After seven years of bleeding, Israel reentered Sinai again in 1956. At that time, Israel also took the adjacent ever-threatening Gaza Strip that jutted along the coast in the direction of Israel’s dense population centers.
However, the fruits of 1956’s stunning victory were surrendered in 1957 at Washington’s insistence.
It was the second time Israel departed from Sinai and the first time it abandoned Gaza. After regaining dominion, Egypt’s head-honcho Gamal Abdel Nasser perpetrated gruesome purges and frightened Gazans off ever cooperating with Israelis.
Thereafter, Sinai was supposed to be overseen by UN forces, but in 1967 Nasser effortlessly booted them out to facilitate his imminent attack on Israel.
That spawned the Six Day War in which he again lost Sinai and the Gaza strip.
In 1979, though, Israel and Egypt signed their peace treaty which obligated Israel to give up every inch of Sinai. Israel’s pullback was completed in 1982. Things were never quite nifty after that, despite prodigious bamboozlement by serial denial merchants.
Sinai’s Beduin were scarcely likely to toe Cairo’s line. Lawlessness and smuggling are their livelihood and their insubordination went chronically unchecked, under all Egyptian regimes. Any attempts to control them were met by violent opposition.

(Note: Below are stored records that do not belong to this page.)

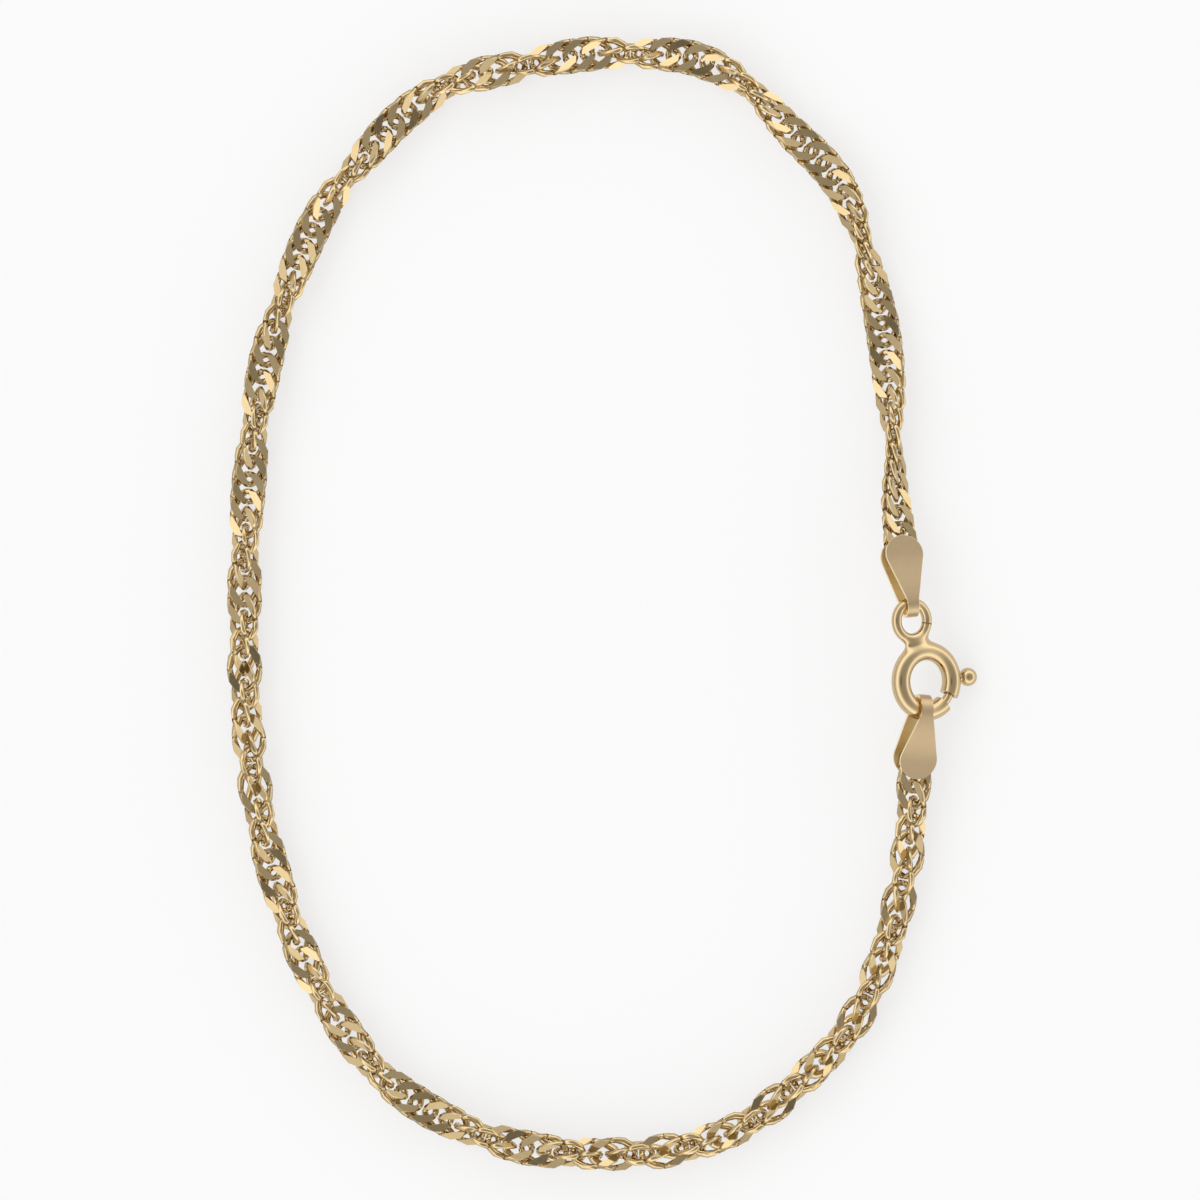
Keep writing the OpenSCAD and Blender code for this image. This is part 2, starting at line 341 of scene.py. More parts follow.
@dataclass
class ClaspPlace:
    """Where the leaned clasp lies, and the sizes that its neighbours share.

    Lengths are in millimetres and angles in degrees, here and in every class below.
    """

    ring_radius: float = 2.62
    tube: float = 1.65
    lean: float = 31.5
    eye_radius: float = 1.56
    eye_wire: float = 0.9
    eye_angle: float = 106.0
    trigger_angle: float = 4.7
    ball: float = 1.6
    ball_gap: float = 0.1
    centre_x: float = 28.1
    centre_y: float = -6.8832

    @property
    def ball_distance(self) -> float:
        """Distance of the ball's middle from the ring's middle."""
        return self.ring_radius + self.tube / 2 + self.ball_gap + self.ball / 2

    @property
    def centre(self) -> Vector:
        """Middle of the ring. The ball is the lowest point and rests on the surface."""
        lean = math.radians(self.lean)
        drop = self.ball_distance * math.cos(math.radians(self.trigger_angle)) * math.sin(lean)
        return Vector((self.centre_x, self.centre_y, self.ball / 2 + drop))

    @property
    def eye_centre(self) -> Vector:
        """Middle of the eye, in the ring's own plane."""
        reach = self.ring_radius + self.tube / 2 + self.eye_radius + self.eye_wire / 2
        return ray(self.eye_angle) * reach

    def place(self, point: Vector) -> Vector:
        """Returns where a point of the ring's own plane lies in the leaned clasp."""
        return Matrix.Rotation(math.radians(self.lean), 3, "Y") @ point + self.centre

    def place_all(self, points: Array) -> Array:
        """Returns where many points lie at once."""
        turn = np.array(Matrix.Rotation(math.radians(self.lean), 3, "Y"))
        return points @ turn.T + np.array(self.centre)


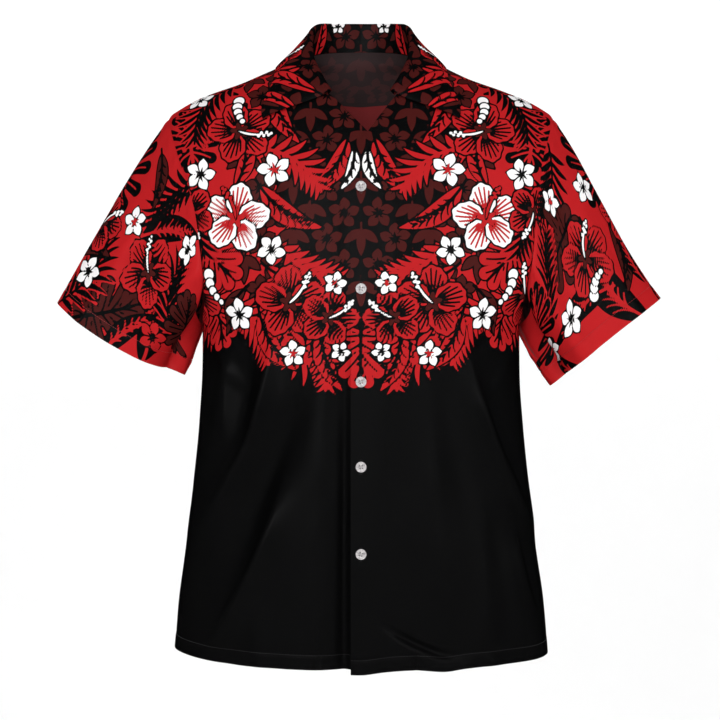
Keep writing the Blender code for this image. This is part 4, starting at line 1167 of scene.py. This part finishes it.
HEMS = [hem_line(points, HEM_DEEP, TURNED_THICK) for points in (LEFT_FRONT, RIGHT_FRONT, BACK)]
CUFF_HEMS = [hem_line(points[::-1], CUFF_DEEP, TURNED_THICK) for points in (LEFT_SLEEVE, RIGHT_SLEEVE)]
stitches("hem_stitches", HEMS, THREAD_BLACK)
stitches("cuff_stitches", CUFF_HEMS, THREAD_RED)


# ============================================================ the buttons
# Five four-hole shirt buttons of pearly resin, turned with a raised rim and sewn through with grey thread,
# each over its upright buttonhole in the left front.
BUTTON_RADIUS = 0.00635
BUTTON_THICK = 0.0026
BUTTON_HOLE_RADIUS = 0.00085
BUTTON_HOLE_OFFSET = 0.0015
BUTTON_HEIGHTS = (-0.1687, -0.2887, -0.3971, -0.4959, -0.5971)
BUTTON_OFF = 0.0010  # the button's back stands this far off the front's middle surface
BUTTON_TURNS = (4, -9, 14, 7, -17)  # degrees, as each was sewn
BUTTONHOLE_LONG = 0.0165
BUTTONHOLE_WIDE = 0.0034
# From the middle of the button's front, out round its rim, and back to the middle of its back, as (share of the
# radius, share of the thickness).
BUTTON_PROFILE = (
    (0.00, 0.60), (0.40, 0.61), (0.62, 0.68), (0.72, 0.84), (0.79, 0.97), (0.86, 1.00), (0.93, 0.95),
    (0.98, 0.80), (1.00, 0.60), (0.985, 0.38), (0.93, 0.18), (0.84, 0.06), (0.70, 0.00), (0.00, 0.00),
)
PEARL_DARK, PEARL_LIGHT = (0.16, 0.15, 0.16, 1.0), (0.66, 0.63, 0.62, 1.0)
PEARL_BAND = (0.50, 0.47, 0.48, 1.0)


def pearl():
    constants = {"Roughness": 0.22, "Specular_IOR_Level": 0.6, "Coat_Weight": 0.5, "Coat_Roughness": 0.08}
    made, start, shader = new_material("pearl", **constants)
    place = start.node("ShaderNodeTexCoord", out=3)
    clouds = place.noise(360.0, 3.0, 0.65)
    bands = place.scaled((1.0, 2.6, 1.0)).noise(420.0, 2.0)
    colour = ((clouds - 0.5) * 3.2 + 0.55).clamped().blend(PEARL_DARK, PEARL_LIGHT)
    feed(((bands - 0.5) * 2.6 + 0.35).clamped().blend(colour, PEARL_BAND), shader, "Base Color")
    feed(0.18 + clouds * 0.16, shader, "Roughness")
    return made


def turned_button(finish):
    """A button that lies flat with its back at z = 0."""
    profile = bpy.data.meshes.new("button_profile")
    edges = [(i, i + 1) for i in range(len(BUTTON_PROFILE) - 1)]
    profile.from_pydata([(BUTTON_RADIUS * r, 0.0, BUTTON_THICK * h) for r, h in BUTTON_PROFILE], edges, [])
    blank = add_object("button_blank", profile)
    turn = blank.modifiers.new("turned", "SCREW")
    turn.steps = turn.render_steps = 48
    turn.use_merge_vertices = True
    turn.merge_threshold = 0.00001
    bm = bmesh.new()
    for x in (-1, 1):
        for y in (-1, 1):
            hole = {"segments": 20, "radius1": BUTTON_HOLE_RADIUS, "radius2": BUTTON_HOLE_RADIUS}
            made = bmesh.ops.create_cone(bm, cap_ends=True, depth=4 * BUTTON_THICK, **hole)
            bmesh.ops.translate(bm, verts=made["verts"], vec=(x * BUTTON_HOLE_OFFSET, y * BUTTON_HOLE_OFFSET, 0.0))
    drill = bpy.data.meshes.new("button_drill")
    bm.to_mesh(drill)
    bm.free()
    drills = add_object("button_drill", drill)
    holes = blank.modifiers.new("holes", "BOOLEAN")
    holes.operation = "DIFFERENCE"
    holes.object = drills
    bpy.context.view_layer.update()
    mesh = bpy.data.meshes.new_from_object(blank.evaluated_get(bpy.context.evaluated_depsgraph_get()))
    bpy.data.objects.remove(blank)
    bpy.data.objects.remove(drills)
    return finished(mesh, finish)


def finished(mesh, finish):
    mesh.materials.clear()
    mesh.materials.append(finish)
    mesh.shade_smooth()
    return mesh


def thread_mesh(name, paths, radius, finish):
    """Rounded lengths of thread along paths of points, as one curve turned into a mesh."""
    curve = bpy.data.curves.new(name, "CURVE")
    curve.dimensions = "3D"
    curve.bevel_depth = radius
    curve.bevel_resolution = 2
    curve.use_fill_caps = True
    for path in paths:
        spline = curve.splines.new("POLY")
        spline.points.add(len(path) - 1)
        for point, at in zip(spline.points, path):
            point.co = (*at, 1.0)
    holder = bpy.data.objects.new(name, curve)
    mesh = bpy.data.meshes.new_from_object(holder)
    bpy.data.objects.remove(holder)
    return finished(mesh, finish)


def button_threads():
    """Two strands from hole to hole on each side, down through the holes to the cloth."""
    over, top = 0.00035, BUTTON_THICK * 0.62
    bridge = (
        (-1.0, -BUTTON_OFF), (-0.96, top), (-0.6, top + over), (0.0, top + 0.00045),
        (0.6, top + over), (0.96, top), (1.0, -BUTTON_OFF),
    )
    paths = []
    for x in (-1, 1):
        for strand in (-0.32, 0.32):
            beside = x * BUTTON_HOLE_OFFSET + strand * BUTTON_HOLE_RADIUS
            paths.append([(beside, y * BUTTON_HOLE_OFFSET, z) for y, z in bridge])
    return paths


def buttonhole_paths():
    """The close zigzag round a buttonhole, a little longer than the button is wide, with a bar at both ends."""
    half, wide = BUTTONHOLE_LONG / 2, BUTTONHOLE_WIDE / 2
    turns = 66
    rows = [-half + 2 * half * i / (turns - 1) for i in range(turns)]
    sides = [[(x * (wide if i % 2 else 0.22 * wide), y, 0.0) for i, y in enumerate(rows)] for x in (-1, 1)]
    bar = (-1, 1, -0.9, 0.9, -0.8, 0.8)
    return sides + [
        [(x * wide, end * (half + 0.0002 * (i % 2)), 0.0001) for i, x in enumerate(bar)] for end in (-1, 1)
    ]


BUTTON = turned_button(pearl())
THREAD_GREY, _, _ = new_material("grey_thread", Base_Color=(0.42, 0.40, 0.40, 1.0), Roughness=0.5)
BUTTON_THREAD = thread_mesh("button_thread", button_threads(), 0.00020, THREAD_GREY)
BUTTONHOLE = thread_mesh("buttonhole", buttonhole_paths(), 0.00013, THREAD_BLACK)
for number, height in enumerate(BUTTON_HEIGHTS, start=1):
    run = RUN_AT(height)
    out = Vector(body_normal(0.0, run))
    fold = float(fold_height(FRONT_FOLDS + FRONT_CREASES, np.array(0.0), np.array(height)))
    at = Vector(body_point(0.0, run)) + out * (LAP_STEP + fold)
    pieces = (
        (f"button_{number}_pearl", BUTTON, BUTTON_OFF, BUTTON_TURNS[number - 1]),
        (f"button_{number}_thread", BUTTON_THREAD, BUTTON_OFF, BUTTON_TURNS[number - 1]),
        (f"buttonhole_{number}", BUTTONHOLE, TURNED_THICK / 2 + 0.00005, 0),
    )
    for name, mesh, off, turn in pieces:
        made = add_object(name, mesh)
        made.location = at + out * off
        made.rotation_mode = "QUATERNION"
        made.rotation_quaternion = out.to_track_quat("Z", "Y") @ Quaternion((0.0, 0.0, 1.0), math.radians(turn))
        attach(made, "root")
        if mesh is BUTTON:
            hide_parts(f"button_{number}")


# ============================================================ the studio
# A pale floor that sweeps up into a backdrop, lit by large soft lamps. The shirt hangs at the height of a
# wearer's shoulders, so the floor is well below it.
FLOOR = -1.46
FLOOR_REACH, WALL_HIGH, SWEEP_RADIUS = 3.4, 3.4, 1.6
PHOTO_MIDDLE = (-0.0012, 0.0, -0.3715)  # what the photograph's middle looks at
CAMERA_AWAY = 2.3


def sweep():
    """A round floor that curves up into a wall all round the shirt."""
    sides, bends = 96, 16
    profile = [(FLOOR_REACH, FLOOR)]
    for i in range(1, bends + 1):
        turn = math.pi / 2 * i / bends
        profile.append((FLOOR_REACH + SWEEP_RADIUS * math.sin(turn), FLOOR + SWEEP_RADIUS * (1 - math.cos(turn))))
    profile.append((FLOOR_REACH + SWEEP_RADIUS, FLOOR + SWEEP_RADIUS + WALL_HIGH))
    verts, faces = [(0.0, 0.0, FLOOR)], []
    turns = [2 * math.pi * k / sides for k in range(sides)]
    for out, z in profile:
        verts += [(out * math.cos(turn), out * math.sin(turn), z) for turn in turns]
    for k in range(sides):
        far = (k + 1) % sides
        faces.append((0, 1 + k, 1 + far))
        for ring in range(len(profile) - 1):
            near = 1 + ring * sides
            faces.append((near + k, near + sides + k, near + sides + far, near + far))
    mesh = bpy.data.meshes.new("studio_floor")
    mesh.from_pydata(verts, [], faces)
    mesh.shade_smooth()
    finish, _, _ = new_material("studio_paper", Base_Color=(0.92, 0.92, 0.92, 1.0), Roughness=0.9)
    mesh.materials.append(finish)
    add_object("studio_floor", mesh)


def lamp(name, at, towards, size, watts):
    light = bpy.data.lights.new(name, "AREA")
    light.shape = "RECTANGLE"
    light.size, light.size_y = size
    light.energy = watts
    made = add_object(name, light)
    made.location = at
    made.rotation_euler = (Vector(towards) - Vector(at)).to_track_quat("-Z", "Y").to_euler()


sweep()
lamp("key_lamp", (-0.55, -2.85, 0.50), (0, 0, -0.35), (1.5, 1.5), 43)
lamp("fill_lamp", (1.5, -2.3, 0.30), (0, 0, -0.35), (1.8, 1.8), 19)
lamp("back_lamp", (-0.4, 3.0, 1.9), (0, 0, -0.35), (1.8, 1.2), 23)
lamp("backdrop_lamp", (0.0, 1.5, 2.4), (0, 4.5, 0.0), (5.0, 1.0), 112)
lamp("front_wall_lamp", (0.0, -1.5, 2.4), (0, -4.5, 0.0), (5.0, 1.0), 36)

bpy.context.scene.view_settings.view_transform = "Standard"
studio_air = bpy.data.worlds.new("studio_air")
studio_air.use_nodes = True
backdrop = studio_air.node_tree.nodes["Background"]
backdrop.inputs["Color"].default_value = (1.0, 1.0, 1.0, 1.0)
backdrop.inputs["Strength"].default_value = 0.12
bpy.context.scene.world = studio_air

lens = bpy.data.cameras.new("photo_camera")
lens.lens = 93.3
lens.sensor_width = 36.0
camera = add_object("photo_camera", lens)
camera.location = (PHOTO_MIDDLE[0], PHOTO_MIDDLE[1] - CAMERA_AWAY, PHOTO_MIDDLE[2])
camera.rotation_euler = (math.radians(90), 0.0, 0.0)
bpy.context.scene.camera = camera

International agreements made no impression on the tribal gangs that de facto rule Sinai.
Similarly unimpressed is Egyptian bureaucracy, the regime notwithstanding. Its super-snarled red tape effectively stymies all governmental executive decisions. Even topmost policy edicts are unrecognizably ground down as they’re subjected to arbitrary whims enforced along the way by inflated cadres of sluggish officials. Egypt being Egypt, Cairo’s commands are never dependably implemented.
Disorderly domains of this sort irresistibly beckon al-Qaida – be it in Afghanistan, Sudan, Yemen, Eritrea etc. Sinai fits well into this pattern. Assorted jihadist extravaganzas – from targeting tourists to blowing up gas pipelines – proliferated in the peninsula’s opportune setting. But the Arab Spring has opened new vistas for the forces of obdurate Islam and enhanced preexisting ones. Foreign firebrands, whose strings are pulled from Gazan control centers, are flocking in.
The fact that the Muslim Brotherhood now holds sway in Egypt makes little difference. In the world of Osama bin Laden’s successor, Egyptian Ayman al- Zawahiri, even Cairo’s current headliners are categorized as infidels because he alleges they make nice to the West. It’s all a question of gradation. What to us appears inherently anti-Western, from Zawahiri’s perspective is not nearly enough.
There’s more than a little irony here. New president Mohamed Morsy’s Brotherhood credentials didn’t spare him from the onus of having to replicate the repressive crackdowns practiced by his despised predecessors. He cannot afford failure to assert authority as it’ll allow al-Qaida and linked outfits to make mockery of him. This is doubly ironic because Morsy’s Cairo had ridiculed pinpointed Israeli warnings about havoc in Sinai.